Alexis
I wasn't kidding when I said that God was pulling something out of the depths of my brokenness. That I could feel it stirring.

I jumped in with both feet when I was given the opportunity to have a team of people who were all working towards or Starting something. Chasing a dream. Taking big steps. I couldn't have been more excited...and then it was happening and so was my life...and it felt like everything just blew up. It was awful.

I feel like I have been in the middle of refinement forever...and truth be told, it's been really ugly.

I have wondered more in the last few years, than ever in my life, who I was and weather or not God was even listening. And wondering if the God I trusted with my whole heart was seeing me, was caring about my deep hurts and struggles, was a pain that I can't even put into words.

I fought Him. I railed at Him...I wept to my husband and closest friend. There was a whole lot of honest and ugly going on.

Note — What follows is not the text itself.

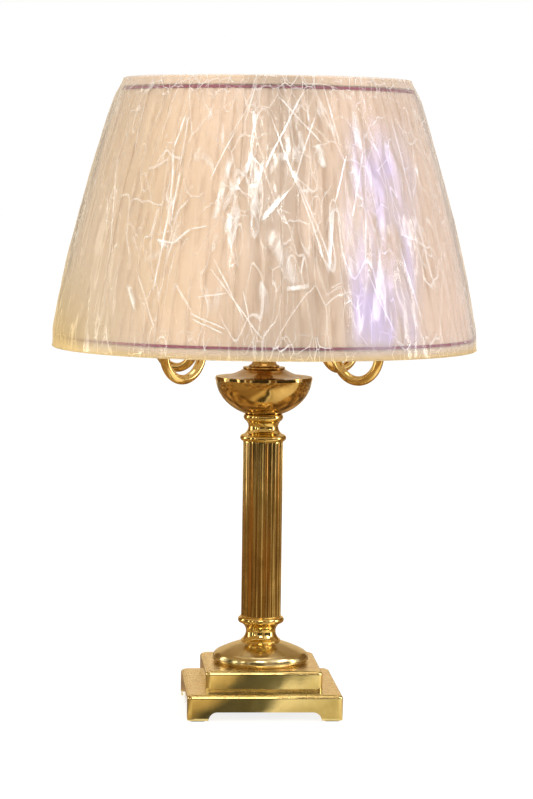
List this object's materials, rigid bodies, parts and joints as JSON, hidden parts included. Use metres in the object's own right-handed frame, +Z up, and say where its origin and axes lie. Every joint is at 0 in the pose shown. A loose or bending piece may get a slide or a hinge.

It's exhausting and every step forward has been met with what feels like two steps back. So I retreated into the The Truth that I couldn't feel and read these words:


But now, this is what the Lord says—
    he who created you, Jacob,
    he who formed you, Israel:
“Do not fear, for I have redeemed you;
    I have summoned you by name; you are mine.
When you pass through the waters,
    I will be with you;
and when you pass through the rivers,
    they will not sweep over you.
When you walk through the fire,
    you will not be burned;
    the flames will not set you ablaze.
For I am the Lord your God,
    the Holy One of Israel, your Savior;
I give Egypt for your ransom,
    Cush[a] and Seba in your stead.
Since you are precious and honored in my sight,
    and because I love you,
I will give people in exchange for you,
    nations in exchange for your life.
 Isaiah 43:1-4

So here I am, kind of raw and unsteady...yet assured once again that God has a great and personal *love* for me that defies my understanding and confounds my emotions, but is real and eternal and everlasting.